I guess we’re not in the Departure Lounge anymore Toto…

Hello, and welcome to my new blog. I’m sure you’ve worked out from the title, that it’s here I plan to share my travel tales old and new. I don’t necessarily intend to write 80 posts as the title suggests. There may be more (I can go on a bit), there may be less (I’m easily distracted). We’ll see how I get on.

Also expect a little babbling about my current travel-inspired project – a literary guide to America’s Deep South.

As I mentioned, my posts will be about trips both old and new, giving me a chance to de-clutter my desk drawer of notebook after notebook filled with travelogues dating back over ten years.

Ah, those cherished moments, like the time my best friend and I were almost hurled over a cliff whilst jungle trekking in Northern Thailand by a greedy, non-spatially-aware elephant; or the time my husband befriended a tatooed giant, fresh from a 10 year stint in a notorious California clink within the first hour of our 29 hour train ride from LA to San Antonio, Texas.

You see, it’s not all about rolling waves and sunsets.

I’ll also be writing about my forthcoming travels as I research and write my book. In fact, my husband and I are gearing up for a trip to New Orleans this week. I’m excited to be meeting with a group of Tennessee Williams’ old buddies, from whom I hope to gain some first hand insights into the life of one of the 20th Century’s greatest playwrights. My husband is equally excited about his meetings with bottomless gumbo bowls and afternoon sazeracs on our balcony.

My posts won’t all feature travel to foreign climes.
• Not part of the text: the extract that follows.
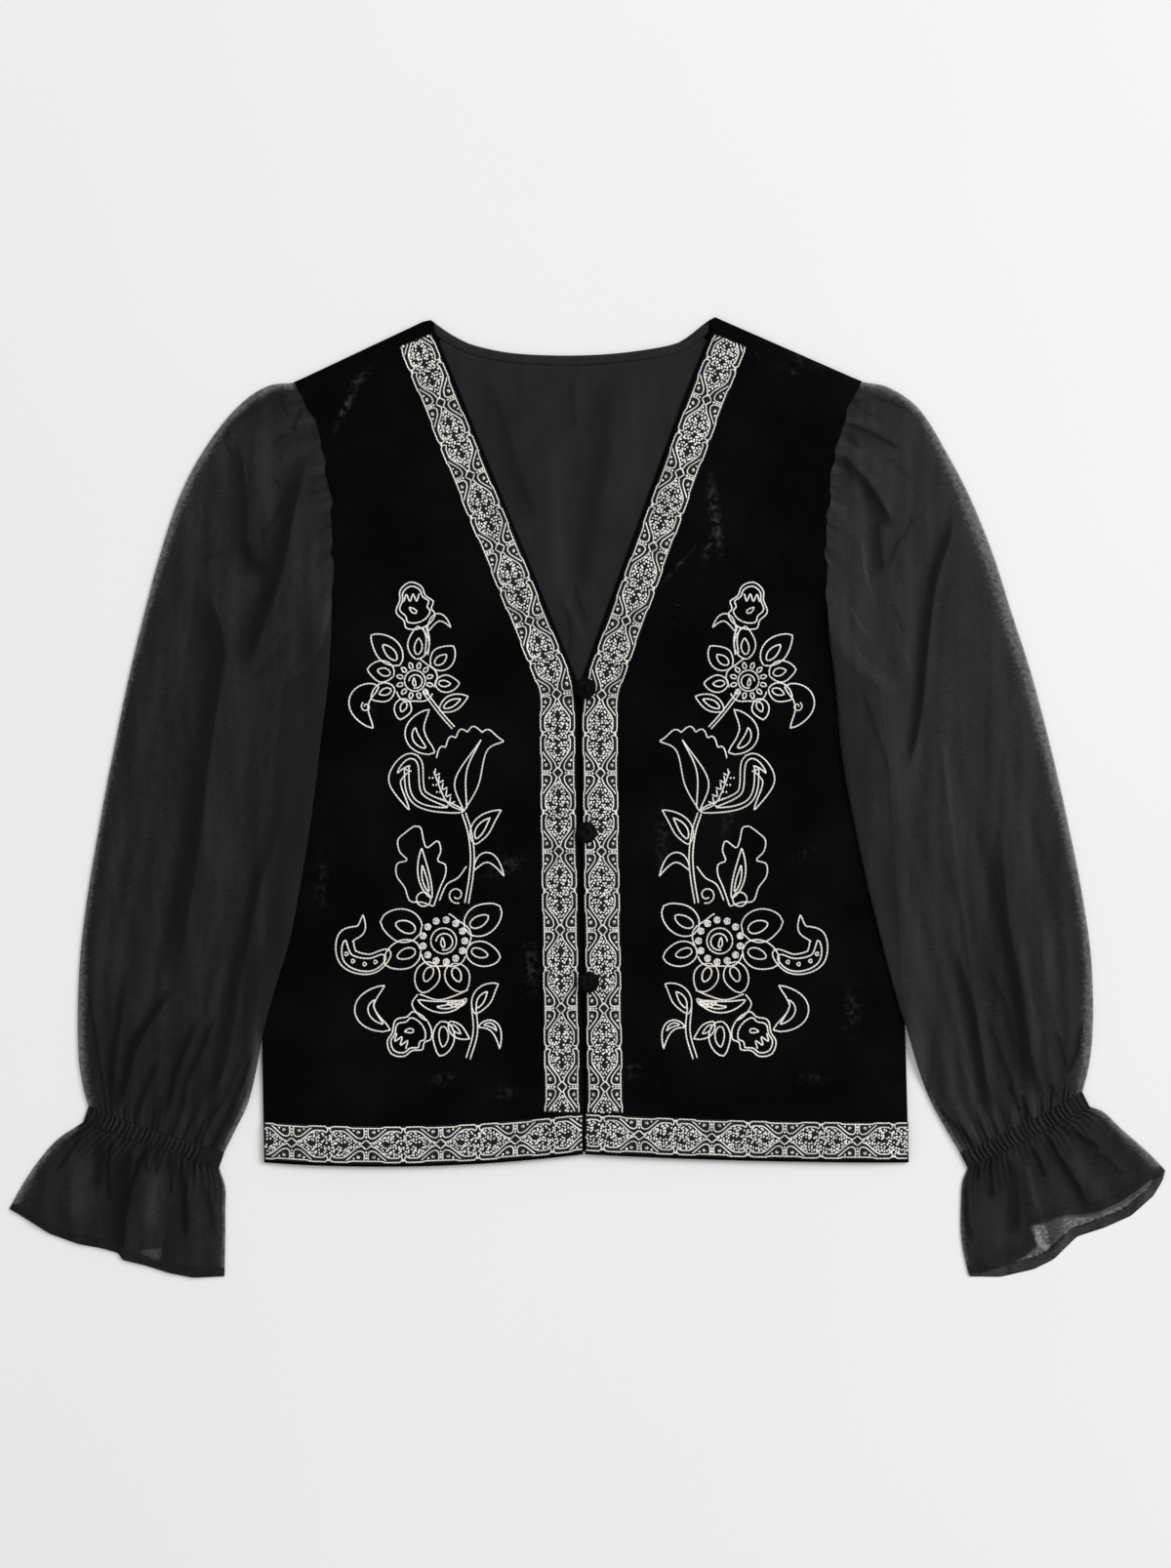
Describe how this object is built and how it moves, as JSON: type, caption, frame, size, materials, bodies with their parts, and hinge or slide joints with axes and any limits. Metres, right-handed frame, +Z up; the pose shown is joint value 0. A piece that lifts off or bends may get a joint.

To quote another intrepid adventurer and childhood heroine of mine, Dorothy Gale who knew a thing or two about appreciating what you have in your own back yard – “There’s no place like home”, so I’ll also include adventures had here in Wales.

Dorothy also knew about travelling in style. With a few clicks of those ruby slippers  (or if like me you read the books, silver slippers) she was transported to her destination, with no fuss,  and no long queues at check in. I’m sure I’ll be dreaming of my own pair at the airport this week.